Abby L. Harvey
GHG Monitor
2/6/2015
Assistant Energy Secretary for Fossil Energy Chris Smith late this week stressed the importance of carbon capture and storage R&D activities in the Department of Energy’s new Fiscal Year 2016 budget request. The request, sent to Congress earlier this week, includes $117 million for carbon capture R&D, up $29 million from current funding levels; and $109 million for carbon storage, up $9 million from current levels. “You can see that we’ve got a robust budget that we’re requesting this year that we’re going to be very aggressively defending,” Smith said at the Global CCS Institute’s Americas Forum. “This is something that we expect to pass and this is something we fully expect to have an opportunity to implement.”
Notably, DOE’s FY16 request represents a significant shift from last year, when the Department had proposed deep funding cuts for CCS research efforts. “The budget we’re asking for this year is actually a little more consistent with the budget that was passed by Congress and actually quite a bit higher … a 6.4 percent increase over the budget that was enacted last year,” Smith explained. “Our R&D effort — and the Department of Energy is primarily a research technology organization — most of our budget for the Office of Fossil Energy, the office that I lead, is geared toward research and development. We have $560 million we’re requesting specifically for research and development and of that, by far the lion’s share goes to the office of clean coal. A total of $369 million goes to the office of clean coal.”

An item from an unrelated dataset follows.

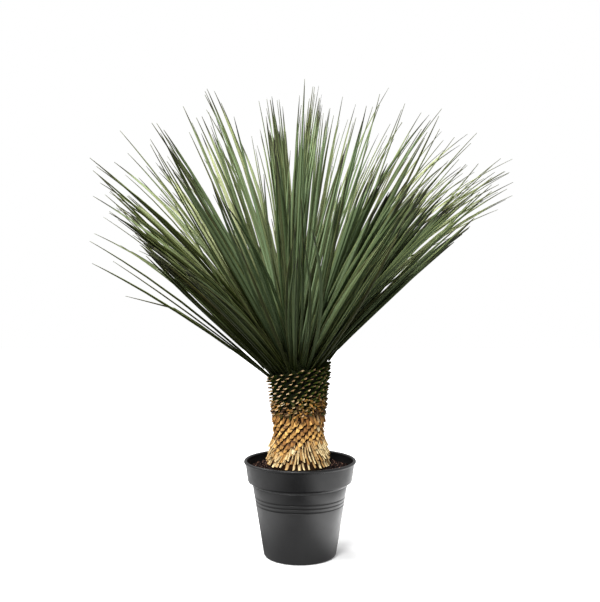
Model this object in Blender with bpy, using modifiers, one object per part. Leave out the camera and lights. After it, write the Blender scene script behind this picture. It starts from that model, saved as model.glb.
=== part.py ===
# A potted yucca: a round plastic nursery pot filled with soil, a short thick trunk that stands in
# a hole in the soil, a skirt of pale old leaf bases round its foot, a collar of cut green leaf
# bases, and a crown of stiff narrow leaves that fans out all round.
# Metres, +Z up. The origin is the centre of the pot's underside, and the front looks along -Y.

import math
import random

import bmesh
import bpy
from mathutils import Matrix, Vector, noise

# Pot
RIM_RADIUS = 0.1200
POT_HEIGHT = 0.2030
FOOT_RADIUS = 0.0768  # where the tapered side would meet the ground
FOOT_FILLET = 0.0060
WALL = 0.0022
FLOOR_TOP = 0.0046
BAND_LOW = (0.1114, 0.1590)  # radius and height of the band's lower edge
BAND_HIGH = (0.1166, 0.1965)
NECK = (0.1006, 0.1460)  # where the tapered side meets the step under the band
LIP_RADIUS = 0.0033
RECESS_RADII = (0.0340, 0.0590)  # a shallow ring in the underside, where the drain holes are
RECESS_DEPTH = 0.0018
GROOVE_HEIGHTS = (0.1145, 0.1205, 0.1285)
GROOVE_HALF_WIDTH = 0.0016
GROOVE_DEPTH = 0.0009
DRAIN_COUNT = 6
DRAIN_RADIUS = 0.0045
DRAIN_CIRCLE = 0.0465
POT_SIDES = 36

# Soil
SOIL_EDGE_HEIGHT = 0.1840
SOIL_STEM_HEIGHT = 0.1905  # it rises a little towards the trunk
SOIL_FLAT_RADIUS = 0.0800  # level up to here, where the skirt stands
SOIL_LUMP = 0.0016
SOIL_LUMPS_PER_METRE = 70
CLEAR = 0.0003  # between pieces that touch

# Trunk
STEM_X = -0.0030  # the trunk stands a little left of the pot's middle
STEM_FOOT = 0.1100
STEM_TOP = 0.3020
STEM_RADIUS = 0.0545
STEM_CHAMFER = 0.0040
SCALE_FOOT = 0.2510  # the scaly stretch starts here, just over the skirt
SCALE_ROWS = 7
SCALES_ROUND = 20
SCALE_RELIEF = 0.0034
SCALE_DROP = 0.0022

# Skirt of pale leaf bases
SKIRT_SIDE = (  # radius and height down its outer side, in two tiers with a step between them
    (0.0590, 0.2500),
    (0.0655, 0.2425),
    (0.0692, 0.2240),
    (0.0655, 0.2250),
    (0.0724, 0.2010),
    (0.0722, 0.1908),
)
SKIRT_STEP = 3  # the row of the side that the lower tier starts from
STRIPS_ROUND = 35
STRIP_GAP = 0.0030  # how deep the gap between two strips is
STRIP_BULGE = 0.0012
STRIP_RAGGED = 0.0060  # a strip may end this much higher than its neighbour
SKIRT_SEED = 5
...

Smith also said in his remarks that CCS can help address two DOE goals that may be at odds with each other—addressing energy poverty and security and addressing climate change. “We’re going to see increasingly a duel mission of reducing energy poverty while also addressing issues having to deal with climate change,” Smith said. “People are going to want access to electricity, access to power and we have to figure out how to do that in a way that’s sustainable, reduces anthropogenic CO2 and reduces the impact that we have on the environment.”